/---

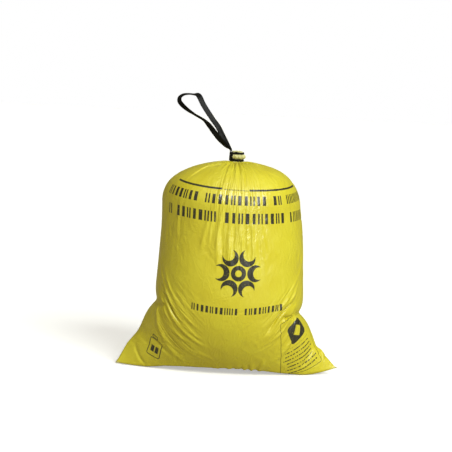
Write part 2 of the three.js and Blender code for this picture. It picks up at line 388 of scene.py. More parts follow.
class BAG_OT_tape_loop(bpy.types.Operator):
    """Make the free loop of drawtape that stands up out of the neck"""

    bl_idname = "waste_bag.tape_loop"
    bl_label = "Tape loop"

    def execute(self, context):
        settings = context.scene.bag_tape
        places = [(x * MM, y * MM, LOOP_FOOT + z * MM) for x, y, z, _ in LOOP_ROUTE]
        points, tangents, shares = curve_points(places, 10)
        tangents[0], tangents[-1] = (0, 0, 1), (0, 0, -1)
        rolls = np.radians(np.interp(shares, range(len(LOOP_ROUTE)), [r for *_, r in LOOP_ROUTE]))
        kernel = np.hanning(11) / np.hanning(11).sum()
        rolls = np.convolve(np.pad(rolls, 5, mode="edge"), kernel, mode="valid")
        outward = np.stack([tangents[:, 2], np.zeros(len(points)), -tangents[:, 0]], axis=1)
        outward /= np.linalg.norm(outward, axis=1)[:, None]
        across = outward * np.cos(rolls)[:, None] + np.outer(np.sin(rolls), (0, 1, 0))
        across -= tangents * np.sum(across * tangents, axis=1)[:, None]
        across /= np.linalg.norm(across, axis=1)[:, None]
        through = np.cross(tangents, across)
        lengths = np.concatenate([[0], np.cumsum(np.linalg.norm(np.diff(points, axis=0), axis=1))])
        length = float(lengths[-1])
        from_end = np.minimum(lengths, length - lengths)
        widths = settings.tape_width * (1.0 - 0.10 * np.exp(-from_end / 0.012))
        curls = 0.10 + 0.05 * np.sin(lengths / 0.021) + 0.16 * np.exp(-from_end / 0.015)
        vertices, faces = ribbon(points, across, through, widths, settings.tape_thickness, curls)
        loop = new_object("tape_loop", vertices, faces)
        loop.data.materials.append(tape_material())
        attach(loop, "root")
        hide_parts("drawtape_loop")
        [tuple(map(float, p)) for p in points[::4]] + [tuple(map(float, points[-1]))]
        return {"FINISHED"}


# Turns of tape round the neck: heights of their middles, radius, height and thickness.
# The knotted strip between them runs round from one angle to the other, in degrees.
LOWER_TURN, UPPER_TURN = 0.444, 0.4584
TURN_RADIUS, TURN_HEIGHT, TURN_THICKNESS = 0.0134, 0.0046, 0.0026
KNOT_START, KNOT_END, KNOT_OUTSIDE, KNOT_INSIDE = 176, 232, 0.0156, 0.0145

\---

STATED TASK: Each line of the material above needs to be quoted exactly, please.

WRITTEN RESPONSE:
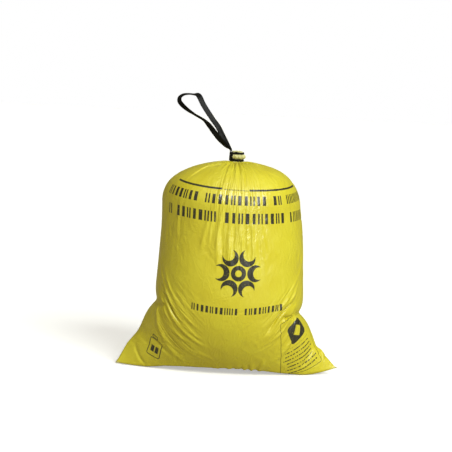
Write part 2 of the three.js and Blender code for this picture. It picks up at line 388 of scene.py. More parts follow.
class BAG_OT_tape_loop(bpy.types.Operator):
    """Make the free loop of drawtape that stands up out of the neck"""

    bl_idname = "waste_bag.tape_loop"
    bl_label = "Tape loop"

    def execute(self, context):
        settings = context.scene.bag_tape
        places = [(x * MM, y * MM, LOOP_FOOT + z * MM) for x, y, z, _ in LOOP_ROUTE]
        points, tangents, shares = curve_points(places, 10)
        tangents[0], tangents[-1] = (0, 0, 1), (0, 0, -1)
        rolls = np.radians(np.interp(shares, range(len(LOOP_ROUTE)), [r for *_, r in LOOP_ROUTE]))
        kernel = np.hanning(11) / np.hanning(11).sum()
        rolls = np.convolve(np.pad(rolls, 5, mode="edge"), kernel, mode="valid")
        outward = np.stack([tangents[:, 2], np.zeros(len(points)), -tangents[:, 0]], axis=1)
        outward /= np.linalg.norm(outward, axis=1)[:, None]
        across = outward * np.cos(rolls)[:, None] + np.outer(np.sin(rolls), (0, 1, 0))
        across -= tangents * np.sum(across * tangents, axis=1)[:, None]
        across /= np.linalg.norm(across, axis=1)[:, None]
        through = np.cross(tangents, across)
        lengths = np.concatenate([[0], np.cumsum(np.linalg.norm(np.diff(points, axis=0), axis=1))])
        length = float(lengths[-1])
        from_end = np.minimum(lengths, length - lengths)
        widths = settings.tape_width * (1.0 - 0.10 * np.exp(-from_end / 0.012))
        curls = 0.10 + 0.05 * np.sin(lengths / 0.021) + 0.16 * np.exp(-from_end / 0.015)
        vertices, faces = ribbon(points, across, through, widths, settings.tape_thickness, curls)
        loop = new_object("tape_loop", vertices, faces)
        loop.data.materials.append(tape_material())
        attach(loop, "root")
        hide_parts("drawtape_loop")
        [tuple(map(float, p)) for p in points[::4]] + [tuple(map(float, points[-1]))]
        return {"FINISHED"}


# Turns of tape round the neck: heights of their middles, radius, height and thickness.
# The knotted strip between them runs round from one angle to the other, in degrees.
LOWER_TURN, UPPER_TURN = 0.444, 0.4584
TURN_RADIUS, TURN_HEIGHT, TURN_THICKNESS = 0.0134, 0.0046, 0.0026
KNOT_START, KNOT_END, KNOT_OUTSIDE, KNOT_INSIDE = 176, 232, 0.0156, 0.0145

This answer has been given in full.